Papers were signed to allow for the transfer of the reservoir in 1999 from the Department of Environmental Protection to the Department of Parks and Recreation.  The year 1999 was chosen because it was the projected completion date for a filtration plant at Van Cortlandt Park, near the Jerome Reservoir in the Bronx, which is part of the city's Croton water-supply system.  The Croton Water Filtration Plant was activated in 2015. 
In 1994 the Reservoir was renamed in honor of Jacqueline Kennedy Onassis to commemorate her contributions to the city (which included saving Grand Central Terminal from demolition and restoring it as an architectural landmark, protesting against the building of structures that would hinder Central Park's beauty, and serving as a board member of the Municipal Art Society) and because she enjoyed jogging in the area.  The windows of her 1040 Fifth Avenue apartment, located on the Upper East Side, overlooked this area.
The Reservoir covers 106 acres (43 ha) and holds over 1,000,000,000 US gallons (3,800,000 m3) of water.  Though no longer used to distribute New York City's water supply, it provides water for the Pool and the Harlem Meer. It is a popular place of interest in Central Park. There is a 1.58-mile (2.54 km)  jogging track around it used by many runners, the Stephanie and Fred Shuman Running Track,  and it is also encircled by the park's bridle trail. Bill Clinton, Barack Obama, Madonna, and Jacqueline Kennedy Onassis have all run the track. Separating the track from the water, the Reservoir is surrounded by a 2003 fence that re-creates the original cast iron fence, based on a section of the original 19th-century fence that was discovered by scuba divers at the bottom of the Reservoir. 

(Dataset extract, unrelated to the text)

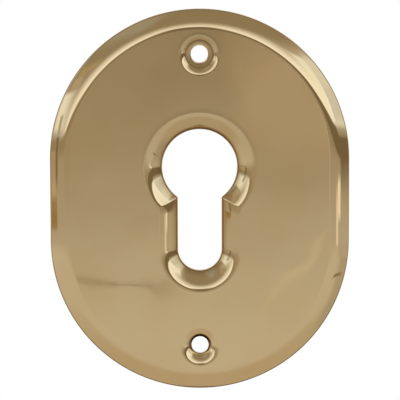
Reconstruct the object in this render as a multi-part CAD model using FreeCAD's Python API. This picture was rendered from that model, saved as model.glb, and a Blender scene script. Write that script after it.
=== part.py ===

A pair of gatehouses are connected by a causeway bisecting the reservoir. The visible causeway is actually the top of a wall that splits the reservoir into two chambers, allowing one to be drained for maintenance while the other half continued operation. When the reservoir was operational, the North Gatehouse pumped water into the reservoir outside Manhattan, and the South Gatehouse pumped water out to lower Manhattan.  The gatehouses were decommissioned in 1993 but remain in place today.
The rhododendrons along the "Rhododendron Mile" were a gift to the city from Mrs Russell Sage in 1909. The Reservoir area is one of the main ecological sanctuaries in the park, attracting more than 20 species of waterbirds: coots, mergansers, northern shovelers, ruddy ducks, buffleheads, loons, cormorants, wood ducks, American black ducks, gadwall, grebes, herons and egrets, along with various species of gulls, may be seen in addition to the familiar mallards and Canada geese, making it a popular venue for birdwatchers.